* **GIVEN TASK**:
Copy verbatim the material from its first line to the line that holds "change of shade.", including that line.

-- BEGIN DATA --

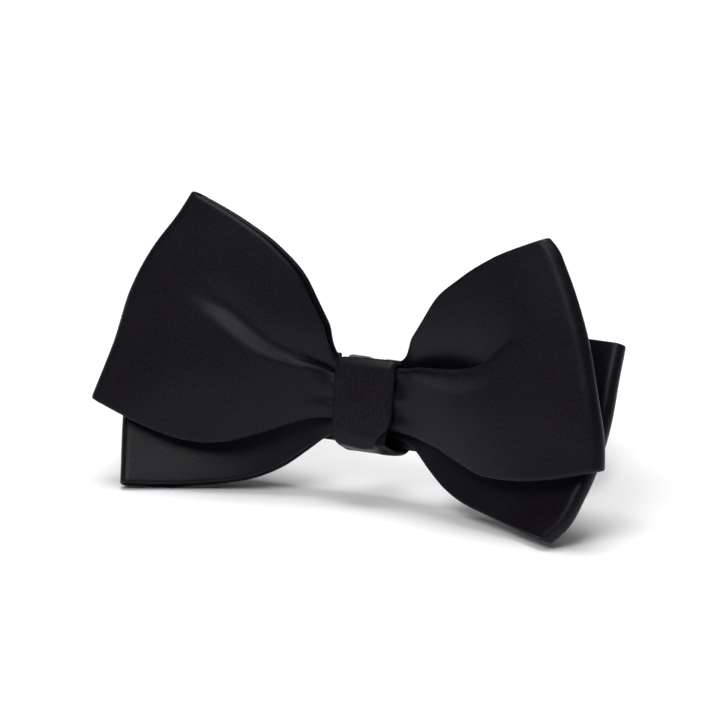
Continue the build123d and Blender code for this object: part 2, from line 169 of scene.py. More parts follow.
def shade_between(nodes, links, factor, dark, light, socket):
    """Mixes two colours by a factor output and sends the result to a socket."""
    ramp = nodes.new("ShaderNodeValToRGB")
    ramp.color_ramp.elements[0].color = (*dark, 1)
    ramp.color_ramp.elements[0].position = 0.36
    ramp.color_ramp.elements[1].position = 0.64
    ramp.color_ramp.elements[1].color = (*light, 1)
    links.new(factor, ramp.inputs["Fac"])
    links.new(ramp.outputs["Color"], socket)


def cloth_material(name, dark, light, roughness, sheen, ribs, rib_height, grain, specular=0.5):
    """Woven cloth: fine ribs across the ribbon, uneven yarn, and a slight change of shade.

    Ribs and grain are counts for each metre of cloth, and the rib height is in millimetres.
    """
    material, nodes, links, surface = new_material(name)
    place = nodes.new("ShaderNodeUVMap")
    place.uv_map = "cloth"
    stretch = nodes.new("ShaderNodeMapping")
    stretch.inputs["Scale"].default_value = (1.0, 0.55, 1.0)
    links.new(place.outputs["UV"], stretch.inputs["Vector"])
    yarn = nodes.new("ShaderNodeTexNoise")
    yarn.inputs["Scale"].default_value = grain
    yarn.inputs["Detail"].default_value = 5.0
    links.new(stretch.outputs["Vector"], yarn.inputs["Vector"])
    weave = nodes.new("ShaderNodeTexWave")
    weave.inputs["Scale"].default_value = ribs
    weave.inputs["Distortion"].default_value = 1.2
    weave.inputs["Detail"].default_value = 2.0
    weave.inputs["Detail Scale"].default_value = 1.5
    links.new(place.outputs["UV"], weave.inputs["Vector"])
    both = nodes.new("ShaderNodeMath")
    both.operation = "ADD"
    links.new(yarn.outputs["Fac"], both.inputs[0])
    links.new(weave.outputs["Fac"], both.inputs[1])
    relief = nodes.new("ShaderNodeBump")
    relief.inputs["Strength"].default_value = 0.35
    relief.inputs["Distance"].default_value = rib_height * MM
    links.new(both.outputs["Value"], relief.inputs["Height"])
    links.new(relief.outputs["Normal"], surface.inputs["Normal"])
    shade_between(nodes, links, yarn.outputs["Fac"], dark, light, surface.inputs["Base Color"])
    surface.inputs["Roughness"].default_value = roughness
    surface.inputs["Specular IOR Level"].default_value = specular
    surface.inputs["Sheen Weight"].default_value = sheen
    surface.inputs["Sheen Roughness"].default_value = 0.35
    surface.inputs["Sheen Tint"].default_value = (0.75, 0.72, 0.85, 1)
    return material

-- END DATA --

* **EXERCISE RESPONSE**:
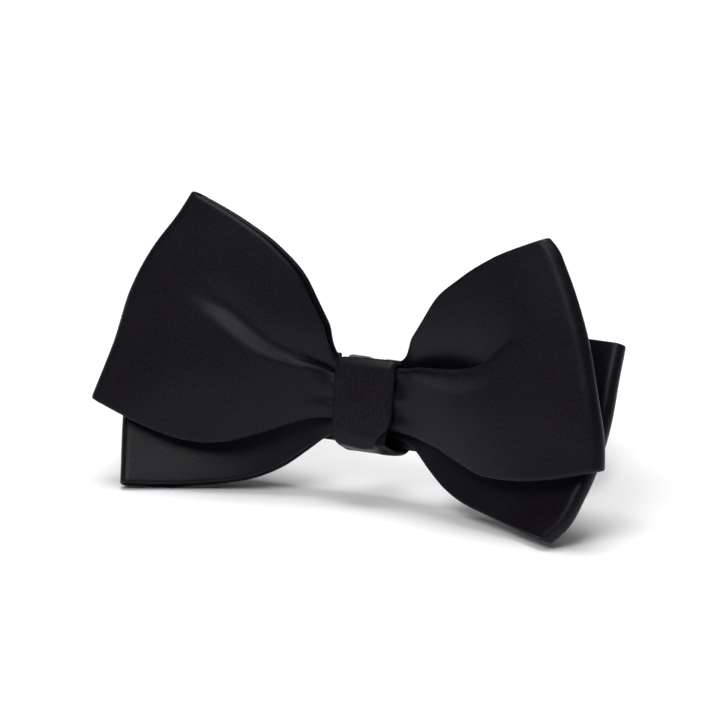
Continue the build123d and Blender code for this object: part 2, from line 169 of scene.py. More parts follow.
def shade_between(nodes, links, factor, dark, light, socket):
    """Mixes two colours by a factor output and sends the result to a socket."""
    ramp = nodes.new("ShaderNodeValToRGB")
    ramp.color_ramp.elements[0].color = (*dark, 1)
    ramp.color_ramp.elements[0].position = 0.36
    ramp.color_ramp.elements[1].position = 0.64
    ramp.color_ramp.elements[1].color = (*light, 1)
    links.new(factor, ramp.inputs["Fac"])
    links.new(ramp.outputs["Color"], socket)


def cloth_material(name, dark, light, roughness, sheen, ribs, rib_height, grain, specular=0.5):
    """Woven cloth: fine ribs across the ribbon, uneven yarn, and a slight change of shade.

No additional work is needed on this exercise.